**DATA ENTRIES**.
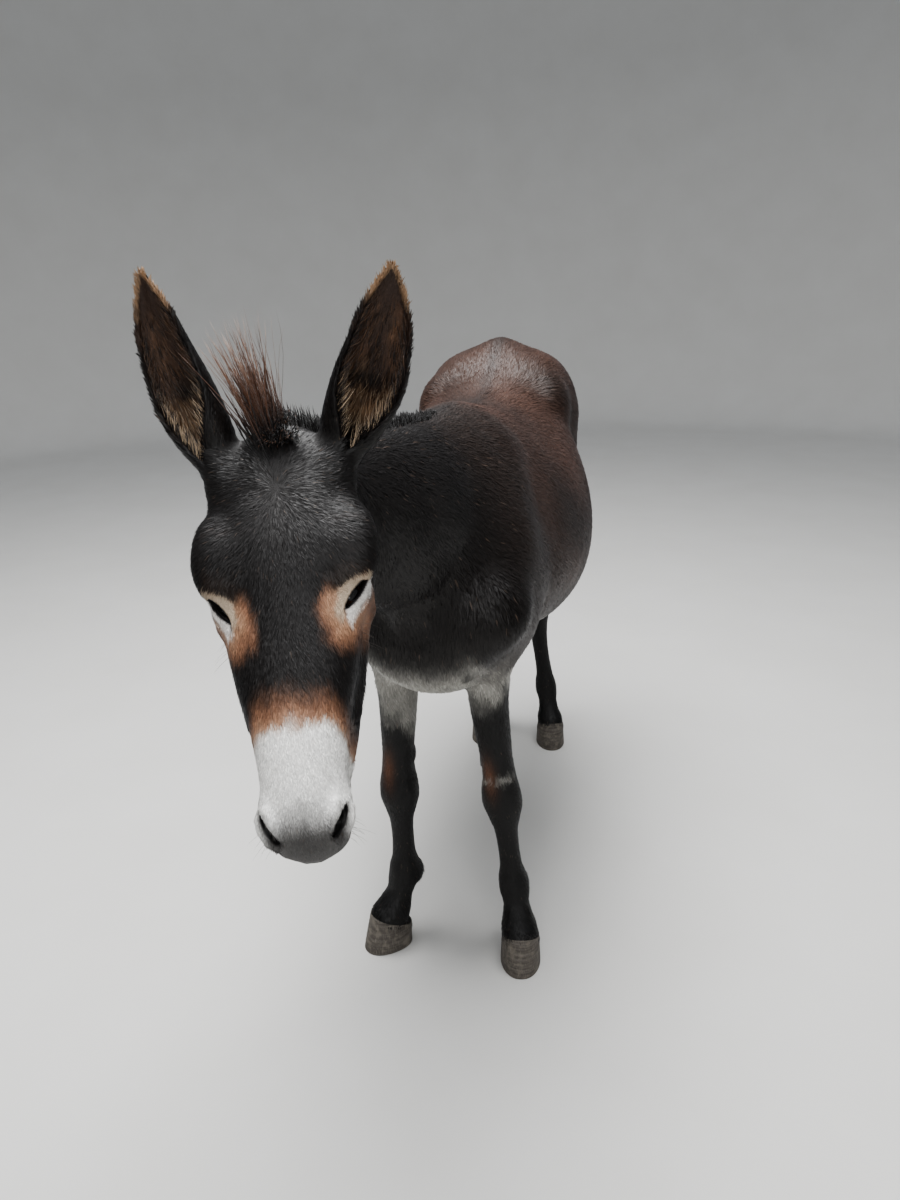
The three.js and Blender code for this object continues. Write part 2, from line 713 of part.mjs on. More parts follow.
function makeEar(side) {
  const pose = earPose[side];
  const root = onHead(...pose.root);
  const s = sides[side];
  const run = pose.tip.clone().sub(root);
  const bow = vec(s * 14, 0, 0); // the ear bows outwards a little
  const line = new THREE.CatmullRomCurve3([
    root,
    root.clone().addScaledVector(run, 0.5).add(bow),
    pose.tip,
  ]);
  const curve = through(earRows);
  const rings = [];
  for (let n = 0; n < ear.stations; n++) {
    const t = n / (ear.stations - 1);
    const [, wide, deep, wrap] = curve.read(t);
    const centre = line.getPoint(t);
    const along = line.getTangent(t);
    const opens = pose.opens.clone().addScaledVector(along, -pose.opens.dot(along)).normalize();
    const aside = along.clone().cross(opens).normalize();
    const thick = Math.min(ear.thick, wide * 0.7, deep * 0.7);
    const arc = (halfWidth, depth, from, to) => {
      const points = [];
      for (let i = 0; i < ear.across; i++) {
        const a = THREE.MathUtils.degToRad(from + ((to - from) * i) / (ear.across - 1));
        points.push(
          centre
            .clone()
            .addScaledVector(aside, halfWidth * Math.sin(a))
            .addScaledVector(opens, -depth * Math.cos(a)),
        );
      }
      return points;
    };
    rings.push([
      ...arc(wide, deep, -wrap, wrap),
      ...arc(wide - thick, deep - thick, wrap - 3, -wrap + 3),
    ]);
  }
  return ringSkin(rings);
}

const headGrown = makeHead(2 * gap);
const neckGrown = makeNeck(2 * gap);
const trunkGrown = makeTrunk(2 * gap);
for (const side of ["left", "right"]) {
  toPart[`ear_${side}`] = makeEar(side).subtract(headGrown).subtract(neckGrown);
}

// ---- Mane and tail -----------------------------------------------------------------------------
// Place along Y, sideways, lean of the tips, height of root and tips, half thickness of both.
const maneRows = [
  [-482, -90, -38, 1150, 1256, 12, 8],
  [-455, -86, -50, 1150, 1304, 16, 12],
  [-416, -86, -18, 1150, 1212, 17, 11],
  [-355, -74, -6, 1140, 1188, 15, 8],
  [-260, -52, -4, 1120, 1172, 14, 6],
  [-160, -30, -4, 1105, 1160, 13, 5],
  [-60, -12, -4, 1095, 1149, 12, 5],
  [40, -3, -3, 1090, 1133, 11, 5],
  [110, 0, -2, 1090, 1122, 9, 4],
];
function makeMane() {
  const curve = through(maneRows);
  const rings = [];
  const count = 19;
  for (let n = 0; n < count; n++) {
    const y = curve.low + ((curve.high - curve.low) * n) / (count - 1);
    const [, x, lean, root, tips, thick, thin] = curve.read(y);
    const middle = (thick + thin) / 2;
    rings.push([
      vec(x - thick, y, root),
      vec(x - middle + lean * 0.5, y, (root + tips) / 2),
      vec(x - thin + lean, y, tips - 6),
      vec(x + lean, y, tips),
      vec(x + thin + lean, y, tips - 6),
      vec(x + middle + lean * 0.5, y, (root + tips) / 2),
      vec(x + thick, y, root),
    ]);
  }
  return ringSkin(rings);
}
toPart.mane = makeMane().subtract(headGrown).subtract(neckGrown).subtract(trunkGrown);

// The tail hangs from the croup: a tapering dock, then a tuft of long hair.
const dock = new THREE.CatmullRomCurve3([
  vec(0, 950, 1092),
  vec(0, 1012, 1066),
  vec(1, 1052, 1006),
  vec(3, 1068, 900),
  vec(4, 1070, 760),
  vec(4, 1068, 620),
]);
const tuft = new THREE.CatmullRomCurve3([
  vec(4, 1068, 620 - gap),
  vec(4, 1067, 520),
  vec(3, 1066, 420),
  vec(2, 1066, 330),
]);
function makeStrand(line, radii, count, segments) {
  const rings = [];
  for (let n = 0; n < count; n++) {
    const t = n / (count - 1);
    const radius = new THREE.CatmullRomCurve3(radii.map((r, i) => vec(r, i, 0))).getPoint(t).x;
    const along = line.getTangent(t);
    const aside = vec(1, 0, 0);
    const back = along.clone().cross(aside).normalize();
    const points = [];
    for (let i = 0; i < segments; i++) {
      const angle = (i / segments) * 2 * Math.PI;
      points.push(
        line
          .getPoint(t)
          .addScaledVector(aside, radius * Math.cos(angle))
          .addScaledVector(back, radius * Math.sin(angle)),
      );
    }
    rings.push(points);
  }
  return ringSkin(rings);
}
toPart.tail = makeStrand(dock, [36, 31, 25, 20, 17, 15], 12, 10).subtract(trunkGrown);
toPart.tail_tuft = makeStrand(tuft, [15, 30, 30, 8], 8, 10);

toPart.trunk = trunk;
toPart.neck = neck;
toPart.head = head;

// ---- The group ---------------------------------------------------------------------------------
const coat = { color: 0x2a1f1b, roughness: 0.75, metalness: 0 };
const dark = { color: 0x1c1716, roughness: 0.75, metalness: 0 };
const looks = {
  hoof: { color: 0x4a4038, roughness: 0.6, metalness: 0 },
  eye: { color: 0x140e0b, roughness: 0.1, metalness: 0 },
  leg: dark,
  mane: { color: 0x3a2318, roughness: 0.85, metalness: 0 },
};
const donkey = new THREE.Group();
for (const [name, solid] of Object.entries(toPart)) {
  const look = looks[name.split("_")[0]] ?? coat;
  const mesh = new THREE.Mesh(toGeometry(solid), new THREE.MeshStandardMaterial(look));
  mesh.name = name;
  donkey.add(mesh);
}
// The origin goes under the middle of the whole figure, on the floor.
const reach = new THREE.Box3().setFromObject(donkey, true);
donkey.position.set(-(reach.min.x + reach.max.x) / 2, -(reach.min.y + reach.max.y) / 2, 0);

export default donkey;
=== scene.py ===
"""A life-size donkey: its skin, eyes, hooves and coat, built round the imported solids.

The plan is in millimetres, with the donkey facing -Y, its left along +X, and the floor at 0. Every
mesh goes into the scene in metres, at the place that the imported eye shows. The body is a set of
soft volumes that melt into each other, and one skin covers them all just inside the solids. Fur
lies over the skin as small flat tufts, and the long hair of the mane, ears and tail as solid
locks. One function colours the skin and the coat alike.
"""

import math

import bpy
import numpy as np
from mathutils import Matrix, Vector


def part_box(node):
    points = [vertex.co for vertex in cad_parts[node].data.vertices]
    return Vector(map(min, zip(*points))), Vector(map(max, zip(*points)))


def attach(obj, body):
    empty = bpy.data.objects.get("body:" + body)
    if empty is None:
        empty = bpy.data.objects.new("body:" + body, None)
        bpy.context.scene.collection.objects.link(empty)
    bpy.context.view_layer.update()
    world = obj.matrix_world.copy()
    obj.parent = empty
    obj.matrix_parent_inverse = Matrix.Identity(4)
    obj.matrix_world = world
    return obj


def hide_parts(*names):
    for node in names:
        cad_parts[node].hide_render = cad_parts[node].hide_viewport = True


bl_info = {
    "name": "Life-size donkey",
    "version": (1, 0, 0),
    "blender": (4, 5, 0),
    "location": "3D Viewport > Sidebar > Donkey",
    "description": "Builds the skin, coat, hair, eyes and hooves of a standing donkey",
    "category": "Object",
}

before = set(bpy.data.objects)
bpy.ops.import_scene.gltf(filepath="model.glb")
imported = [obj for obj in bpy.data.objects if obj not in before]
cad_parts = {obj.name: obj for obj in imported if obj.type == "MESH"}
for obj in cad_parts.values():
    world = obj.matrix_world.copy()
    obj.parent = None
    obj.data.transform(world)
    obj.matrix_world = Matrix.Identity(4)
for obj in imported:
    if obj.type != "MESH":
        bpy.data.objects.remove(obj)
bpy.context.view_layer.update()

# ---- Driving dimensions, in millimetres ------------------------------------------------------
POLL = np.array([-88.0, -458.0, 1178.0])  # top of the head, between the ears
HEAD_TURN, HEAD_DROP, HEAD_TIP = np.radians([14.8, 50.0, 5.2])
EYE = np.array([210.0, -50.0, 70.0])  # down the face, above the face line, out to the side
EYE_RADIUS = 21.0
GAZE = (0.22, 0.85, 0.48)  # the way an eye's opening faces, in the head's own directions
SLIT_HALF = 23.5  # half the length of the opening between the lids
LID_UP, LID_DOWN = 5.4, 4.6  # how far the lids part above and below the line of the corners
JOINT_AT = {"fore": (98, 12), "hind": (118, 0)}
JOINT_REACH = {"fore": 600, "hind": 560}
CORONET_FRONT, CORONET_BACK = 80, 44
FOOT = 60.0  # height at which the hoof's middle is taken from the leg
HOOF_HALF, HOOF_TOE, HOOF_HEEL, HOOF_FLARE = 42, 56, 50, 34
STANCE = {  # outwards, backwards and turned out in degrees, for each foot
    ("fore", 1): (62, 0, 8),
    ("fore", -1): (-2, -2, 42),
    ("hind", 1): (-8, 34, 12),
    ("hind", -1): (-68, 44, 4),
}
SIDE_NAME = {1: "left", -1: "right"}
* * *
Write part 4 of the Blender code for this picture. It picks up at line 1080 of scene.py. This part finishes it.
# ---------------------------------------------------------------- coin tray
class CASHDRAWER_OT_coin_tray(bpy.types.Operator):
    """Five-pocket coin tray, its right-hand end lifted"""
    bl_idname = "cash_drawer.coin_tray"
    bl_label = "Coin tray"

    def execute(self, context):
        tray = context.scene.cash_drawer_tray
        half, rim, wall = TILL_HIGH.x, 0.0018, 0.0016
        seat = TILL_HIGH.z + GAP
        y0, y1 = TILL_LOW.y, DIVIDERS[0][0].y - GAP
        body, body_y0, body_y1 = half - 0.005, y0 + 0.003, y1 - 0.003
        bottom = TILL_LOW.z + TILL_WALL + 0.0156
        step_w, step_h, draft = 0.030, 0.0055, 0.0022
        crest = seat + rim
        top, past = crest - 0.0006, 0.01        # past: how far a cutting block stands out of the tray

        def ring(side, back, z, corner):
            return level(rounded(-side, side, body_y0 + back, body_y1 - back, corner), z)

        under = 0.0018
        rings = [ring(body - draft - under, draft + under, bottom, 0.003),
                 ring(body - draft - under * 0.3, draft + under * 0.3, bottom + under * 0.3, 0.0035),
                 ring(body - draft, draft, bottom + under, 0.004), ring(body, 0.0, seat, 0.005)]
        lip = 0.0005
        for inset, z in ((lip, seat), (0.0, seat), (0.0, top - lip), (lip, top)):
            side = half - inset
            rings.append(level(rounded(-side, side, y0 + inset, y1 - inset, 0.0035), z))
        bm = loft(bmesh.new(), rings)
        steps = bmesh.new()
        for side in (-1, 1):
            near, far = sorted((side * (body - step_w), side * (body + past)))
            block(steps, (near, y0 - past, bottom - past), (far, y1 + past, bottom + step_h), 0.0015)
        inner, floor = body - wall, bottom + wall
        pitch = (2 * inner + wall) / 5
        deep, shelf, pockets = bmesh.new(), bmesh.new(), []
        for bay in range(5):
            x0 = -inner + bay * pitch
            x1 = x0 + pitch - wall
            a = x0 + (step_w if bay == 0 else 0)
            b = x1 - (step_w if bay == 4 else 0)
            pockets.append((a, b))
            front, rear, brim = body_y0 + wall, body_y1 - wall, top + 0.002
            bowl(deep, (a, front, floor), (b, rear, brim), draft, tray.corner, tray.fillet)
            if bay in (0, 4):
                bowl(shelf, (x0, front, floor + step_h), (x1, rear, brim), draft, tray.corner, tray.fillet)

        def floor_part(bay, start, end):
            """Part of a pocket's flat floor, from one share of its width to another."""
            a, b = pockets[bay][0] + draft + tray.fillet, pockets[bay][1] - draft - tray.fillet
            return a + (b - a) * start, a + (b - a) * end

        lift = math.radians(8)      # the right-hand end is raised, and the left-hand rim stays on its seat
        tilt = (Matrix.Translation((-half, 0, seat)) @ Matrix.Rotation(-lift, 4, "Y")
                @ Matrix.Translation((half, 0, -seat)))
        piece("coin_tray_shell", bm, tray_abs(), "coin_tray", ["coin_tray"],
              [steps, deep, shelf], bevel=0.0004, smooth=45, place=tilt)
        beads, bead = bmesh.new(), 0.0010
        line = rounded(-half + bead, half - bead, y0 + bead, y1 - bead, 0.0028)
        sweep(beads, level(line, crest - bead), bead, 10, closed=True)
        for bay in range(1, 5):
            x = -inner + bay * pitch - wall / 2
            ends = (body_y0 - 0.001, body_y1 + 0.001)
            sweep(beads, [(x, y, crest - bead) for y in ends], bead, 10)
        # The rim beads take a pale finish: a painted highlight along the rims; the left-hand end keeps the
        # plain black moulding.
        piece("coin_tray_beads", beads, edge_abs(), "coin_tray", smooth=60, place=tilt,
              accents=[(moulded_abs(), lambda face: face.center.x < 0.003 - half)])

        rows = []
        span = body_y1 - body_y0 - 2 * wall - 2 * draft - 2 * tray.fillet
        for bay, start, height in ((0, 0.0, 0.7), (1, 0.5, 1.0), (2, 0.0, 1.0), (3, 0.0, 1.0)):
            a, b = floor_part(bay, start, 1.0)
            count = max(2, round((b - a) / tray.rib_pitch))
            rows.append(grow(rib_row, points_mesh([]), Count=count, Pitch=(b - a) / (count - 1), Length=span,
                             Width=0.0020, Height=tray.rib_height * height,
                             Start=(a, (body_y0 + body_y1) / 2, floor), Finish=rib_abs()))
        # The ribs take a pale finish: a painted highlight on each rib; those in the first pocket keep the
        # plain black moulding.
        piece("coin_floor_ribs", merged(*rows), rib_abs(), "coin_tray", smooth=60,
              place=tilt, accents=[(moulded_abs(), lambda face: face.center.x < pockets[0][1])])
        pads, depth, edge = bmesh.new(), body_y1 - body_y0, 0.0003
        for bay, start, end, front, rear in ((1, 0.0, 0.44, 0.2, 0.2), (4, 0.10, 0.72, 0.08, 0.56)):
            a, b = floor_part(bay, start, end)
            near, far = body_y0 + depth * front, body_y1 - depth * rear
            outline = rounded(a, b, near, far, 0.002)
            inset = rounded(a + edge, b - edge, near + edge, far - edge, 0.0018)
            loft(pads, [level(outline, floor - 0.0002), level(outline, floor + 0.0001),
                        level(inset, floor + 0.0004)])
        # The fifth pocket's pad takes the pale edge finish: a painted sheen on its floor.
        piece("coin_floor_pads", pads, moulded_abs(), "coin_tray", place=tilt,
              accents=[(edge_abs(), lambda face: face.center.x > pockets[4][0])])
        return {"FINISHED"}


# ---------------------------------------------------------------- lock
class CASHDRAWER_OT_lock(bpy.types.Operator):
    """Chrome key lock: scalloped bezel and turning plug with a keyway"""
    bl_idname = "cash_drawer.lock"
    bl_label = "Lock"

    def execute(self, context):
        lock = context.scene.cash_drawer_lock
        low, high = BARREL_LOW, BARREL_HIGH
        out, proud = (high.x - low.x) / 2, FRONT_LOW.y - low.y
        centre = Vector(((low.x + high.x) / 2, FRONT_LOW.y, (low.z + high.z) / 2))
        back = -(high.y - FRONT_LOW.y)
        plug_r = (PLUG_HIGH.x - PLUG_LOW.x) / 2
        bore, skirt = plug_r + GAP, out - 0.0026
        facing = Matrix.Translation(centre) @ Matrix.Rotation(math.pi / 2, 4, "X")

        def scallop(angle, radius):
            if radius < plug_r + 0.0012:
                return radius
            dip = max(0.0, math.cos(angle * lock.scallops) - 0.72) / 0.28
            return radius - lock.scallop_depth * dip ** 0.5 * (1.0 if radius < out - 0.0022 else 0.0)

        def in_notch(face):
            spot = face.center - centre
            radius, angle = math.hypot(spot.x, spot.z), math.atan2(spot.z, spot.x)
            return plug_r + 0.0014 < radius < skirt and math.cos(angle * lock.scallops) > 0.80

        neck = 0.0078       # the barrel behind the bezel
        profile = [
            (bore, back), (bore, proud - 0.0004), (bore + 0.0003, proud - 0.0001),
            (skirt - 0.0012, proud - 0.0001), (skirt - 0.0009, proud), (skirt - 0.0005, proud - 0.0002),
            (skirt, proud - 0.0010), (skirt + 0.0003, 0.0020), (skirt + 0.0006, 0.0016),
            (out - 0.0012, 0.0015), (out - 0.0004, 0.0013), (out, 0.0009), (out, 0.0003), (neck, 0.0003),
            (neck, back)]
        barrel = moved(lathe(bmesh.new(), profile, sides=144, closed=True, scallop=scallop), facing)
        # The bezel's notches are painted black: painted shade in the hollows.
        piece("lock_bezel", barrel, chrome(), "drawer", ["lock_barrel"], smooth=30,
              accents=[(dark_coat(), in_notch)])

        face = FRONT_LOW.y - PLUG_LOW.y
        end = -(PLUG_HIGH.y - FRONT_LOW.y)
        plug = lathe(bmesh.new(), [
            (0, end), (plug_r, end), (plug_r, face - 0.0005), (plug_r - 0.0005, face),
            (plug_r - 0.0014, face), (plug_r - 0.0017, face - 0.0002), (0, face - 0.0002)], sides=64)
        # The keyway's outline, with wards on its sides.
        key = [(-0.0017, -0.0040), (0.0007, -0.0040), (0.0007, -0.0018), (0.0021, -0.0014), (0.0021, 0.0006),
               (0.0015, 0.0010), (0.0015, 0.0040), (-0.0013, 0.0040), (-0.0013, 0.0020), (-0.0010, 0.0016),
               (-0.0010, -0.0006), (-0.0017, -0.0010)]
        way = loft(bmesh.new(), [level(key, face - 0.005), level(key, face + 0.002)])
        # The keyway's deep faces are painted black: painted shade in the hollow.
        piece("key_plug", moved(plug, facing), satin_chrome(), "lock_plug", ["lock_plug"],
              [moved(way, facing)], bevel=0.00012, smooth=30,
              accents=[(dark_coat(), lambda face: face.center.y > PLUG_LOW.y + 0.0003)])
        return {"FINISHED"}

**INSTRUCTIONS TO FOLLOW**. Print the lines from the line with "on the floor." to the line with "before = set(bpy.data.objects)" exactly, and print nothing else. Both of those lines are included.

**ANSWER TO THIS PROBLEM**.
// The origin goes under the middle of the whole figure, on the floor.
const reach = new THREE.Box3().setFromObject(donkey, true);
donkey.position.set(-(reach.min.x + reach.max.x) / 2, -(reach.min.y + reach.max.y) / 2, 0);

export default donkey;
=== scene.py ===
"""A life-size donkey: its skin, eyes, hooves and coat, built round the imported solids.

The plan is in millimetres, with the donkey facing -Y, its left along +X, and the floor at 0. Every
mesh goes into the scene in metres, at the place that the imported eye shows. The body is a set of
soft volumes that melt into each other, and one skin covers them all just inside the solids. Fur
lies over the skin as small flat tufts, and the long hair of the mane, ears and tail as solid
locks. One function colours the skin and the coat alike.
"""

import math

import bpy
import numpy as np
from mathutils import Matrix, Vector


def part_box(node):
    points = [vertex.co for vertex in cad_parts[node].data.vertices]
    return Vector(map(min, zip(*points))), Vector(map(max, zip(*points)))


def attach(obj, body):
    empty = bpy.data.objects.get("body:" + body)
    if empty is None:
        empty = bpy.data.objects.new("body:" + body, None)
        bpy.context.scene.collection.objects.link(empty)
    bpy.context.view_layer.update()
    world = obj.matrix_world.copy()
    obj.parent = empty
    obj.matrix_parent_inverse = Matrix.Identity(4)
    obj.matrix_world = world
    return obj


def hide_parts(*names):
    for node in names:
        cad_parts[node].hide_render = cad_parts[node].hide_viewport = True


bl_info = {
    "name": "Life-size donkey",
    "version": (1, 0, 0),
    "blender": (4, 5, 0),
    "location": "3D Viewport > Sidebar > Donkey",
    "description": "Builds the skin, coat, hair, eyes and hooves of a standing donkey",
    "category": "Object",
}

before = set(bpy.data.objects)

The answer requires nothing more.